Immuta does not sample data for row redaction policies.
Immuta does not sample data for row redaction policies; Immuta only pulls samples of data to determine if a column is a candidate for randomized response and aggregates of user-defined cohorts for k-anonymization. Both datasets only exist in memory during the computation.
- Sample data is processed when k-anonymization or randomized response policies are applied to data sources.
- Sample data exists temporarily in memory in the Fingerprint Service during the computation.
- k-Anonymization Policies: At the time of its application, the columns of a k-anonymization policy are queried under a separate fingerprinting process that generates rules enforcing k-anonymity. The results of this query, which may contain PII, are temporarily held in memory by the Fingerprint Service. The final rules are stored in the Metadata Database as the policy definition for enforcement.
- Randomized Response Policies: If the list of substitution values for a categorical column is not part of the policy specification (e.g., when specified via the API), a list is obtained via query and merged into the policy definition in the Metadata Database.
- Raw data is processed for masking, producing either a distinct set of values or aggregated groups of values.

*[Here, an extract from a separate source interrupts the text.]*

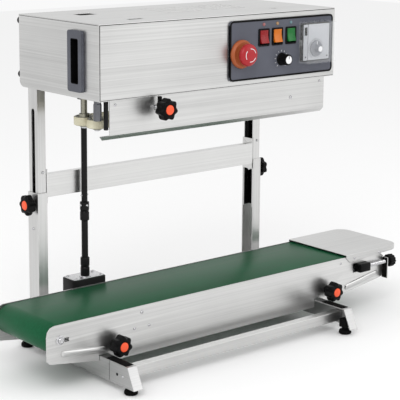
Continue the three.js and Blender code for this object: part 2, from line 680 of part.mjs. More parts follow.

Encryption of Data at Rest
Immuta captures metadata and stores it in an internal PostgreSQL database. Customers can encrypt the volumes backing the database using an external Key Management Service to ensure that data is encrypted at rest.
Encryption of Data in Transit
To encrypt data in transit, Immuta uses TLS protocol, which is configured by the customer.
Encryption Key Management
Immuta encrypts values with data encryption keys, either those that are system-generated or managed using an external key management service (KMS). Immuta recommends a KMS to encrypt or decrypt data keys and supports the AWS Key Management Service; however, if no KMS is configured, Immuta will generate a data encryption key on a user-defined rollover schedule, using the most recent data key to encrypt new values while preserving old data keys to decrypt old values.
Immuta employs three families of functions in its masking policies:
One-way Hashing: One-way (irreversible) hashing is performed via a salted SHA256 hash. A consistent salt is used for values throughout the data source, so users can count or track the specific values without revealing the true value. Since hashed values are different across data sources, users are unable to join on hashed values. Note: joining on masked values can be enabled in Immuta Projects.
Reversible Masking: For reversible masking, values are encrypted using AES-256 CBC encryption. Encryption is performed using a cell-specific initialization vector. The resulting values can be unmasked by an authorized user. Note that this is dynamic encryption of individual fields as results are streamed to the querying system; Immuta is not modifying records in the data store. See the External Masking documentation to learn how Immuta policies can work with 3rd-party encryption/decryption services to reveal encrypted records under appropriate circumstances.
Reversible Format Preserving Masking: Format preserving masking maintains the format of the data while masking the value, and is achieved by initializing and applying the NIST standard method FF1 at the column level. The resulting values can be unmasked by an authorized user.
Immuta collects and stores the following kinds of metadata in Immuta's Metadata Database for policy enforcement. Further, policy information may be transmitted to data source host systems for enforcement purposes as part of a query, or to enable the host system to perform native enforcement.
Identity Management Information: Usernames, group information, and other kinds of personal identifiers may be stored and referenced for the purposes of performing authentication and access control and may be retained in audit logs. When such information is relevant for access determination under policy, it may be retained as part of the policy definition.
Schema Information: Data source metadata such as schema, column data types, and information about the host.
Fingerprints: When enabled, additional statistical queries made during the health check are distilled into summary statistics, called fingerprints. During this process, statistical query results and data samples (which may contain PII) are temporarily held in memory by the Fingerprint Service.
k-Anonymization Policies: At the time of its application, the columns of a k-anonymization policy are queried under a separate fingerprinting process which generates rules enforcing k-anonymity. The results of this query, which may contain PII, are temporarily held in memory by the fingerprint service. The final rules are stored for enforcement.
Randomized Response Policies: If the list of substitution values for a categorical column is not part of the policy specification (e.g., when specified via the API), a list is obtained via query and merged into the policy definition.